Musik-Tipp
Bon Iver verabschiedet sich in seinem neuen Album von der Dunkelheit

D.L. Anderson/dpa
Bon Iver verabschiedetet sich von der düsteren Musik, durch die er am Anfang seiner Karriere berühmt wurde.
Darum geht’s: Eine einsame Hütte, eine Akustik-Gitarre und ein gescheiterter Songwriter mit viel auf dem Herzen: So begann die Karriere von Bon Iver mit dem Album „For Emma, Forever Ago“, das ihn berühmt machte. Doch auch wenn er mit sanfter Folk-Musik anfing, legte er 2016 eine Kehrtwende hin: Sein drittes Projekt „22, A Million“ ist abstrakt mit stotternder Elektronik, verzerrten Geräuschen und oft unmenschlich klingendem Gesang. Die Lieder folgen keiner wirklichen Struktur, sondern mehr einem vagen Gefühl.
Über die vergangenen sechs Jahre hat sich Justin Vernon, wie der Mann hinter Bon Iver heißt, wieder neu erfunden. „Sable, fable“, das neue Album, besteht aus zwei Hälften, die beide Stile des Künstlers kombinieren. Die ersten vier Songs wurden bereits 2024 als die EP veröffentlicht und erinnern an die deprimierende Stimmung seines Debüts. Der Rest wiederum übernimmt das Gelernte seiner späteren Werke, verabschiedet sich aber von der Abstraktion. Stattdessen entscheidet sich Justin Vernon für sonnige Klaviertöne, Ohrwurm-Pop-Melodien und ein euphorisches Saxofon.
Das Besondere: „Sable, fable“ beginnt mit sanfter Akustik-Gitarre und einem reflektiven Text: Der Musiker fühlt sich nicht wohl mit seinem aktuellen Zustand. Die „Things Behind Things Behind Things“ (deutsch: Dinge hinter Dingen hinter Dingen), nach denen das erste Lied benannt ist, beschreiben die Probleme, die sich in Bon Ivers Kopf angesammelt haben. Die folgenden Lieder berichten zum Beispiel von schweren Schuldgefühlen und gescheiterten Beziehungen.

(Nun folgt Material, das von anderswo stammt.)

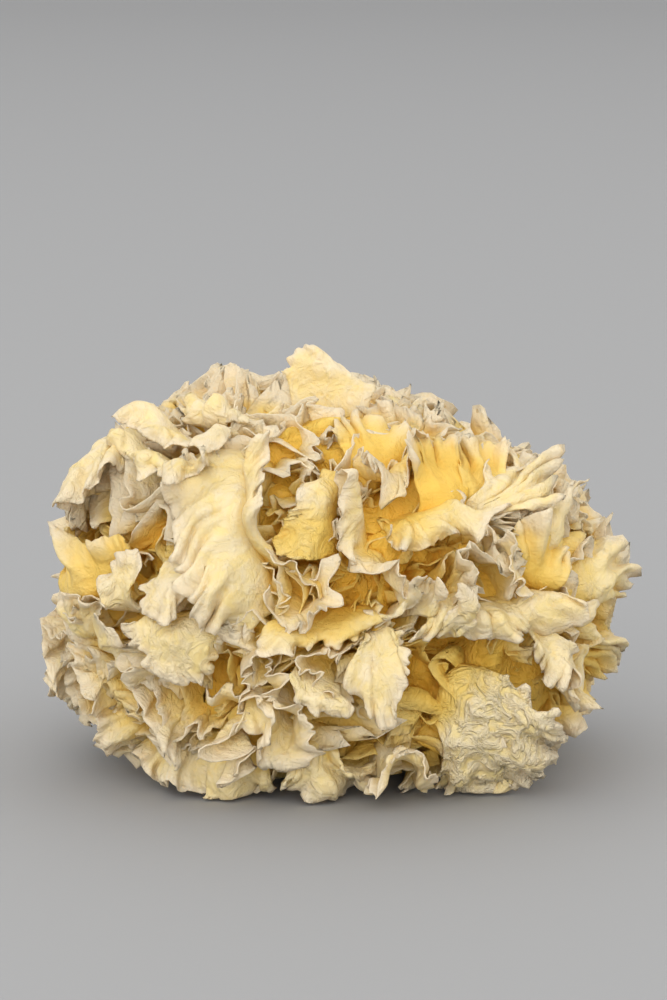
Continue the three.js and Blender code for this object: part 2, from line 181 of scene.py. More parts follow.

Die Überleitung in die glücklichere Hälfte fühlt sich stattdessen an wie die ersten Sonnenstrahlen im Frühling: Warme Klavierakkorde führen zu der Single „Everything Is Peaceful Love“, auf der Justin Vernon vor Freude über eine neue Liebe „auf einen Baum klettern möchte“. Er zweifelt zwar noch ein wenig – schließlich klettern Katzen auf Bäume, wenn sie Angst haben – doch er lässt das Glück zu. Die nächsten Songs erkunden die Höhen und Tiefen der neuen Beziehung: „Walk Home“ beschreibt den friedlichen Alltag, bei dem Duett „If Only I Can Wait“ fragen sich Bon Iver und Sängerin Danielle Haim, wie lange sie noch aneinander festhalten können. Das Album endet mit „There’s A Rhythmn“: Rückblickend sieht Justin Vernon hier, wie sehr er sich verändert hat und dass er aus der Dunkelheit vom Anfang des Albums herausgefunden hat. „Jetzt sind alle Dinge arrangiert“, singt der Musiker zum Abschluss. Die Probleme des ersten Liedes sind sortiert und können überwunden werden.
Fazit: „Sable, fable“ fühlt sich an wie eine Zusammenfassung von Bon Ivers zwanzig Jahren als Künstler. Die DNA von all seinen Alben lässt sich hier teilweise wiederfinden. Dabei erzählt das Werk eine emotionale Geschichte, wie Justin Vernon aus der Dunkelheit herausgefunden hat. Die Musik selbst ist wunderschön, am Anfang düster und melancholisch, am Ende farbenfroh und unbeschwert. Wann wohl die nächste Neuerfindung folgt?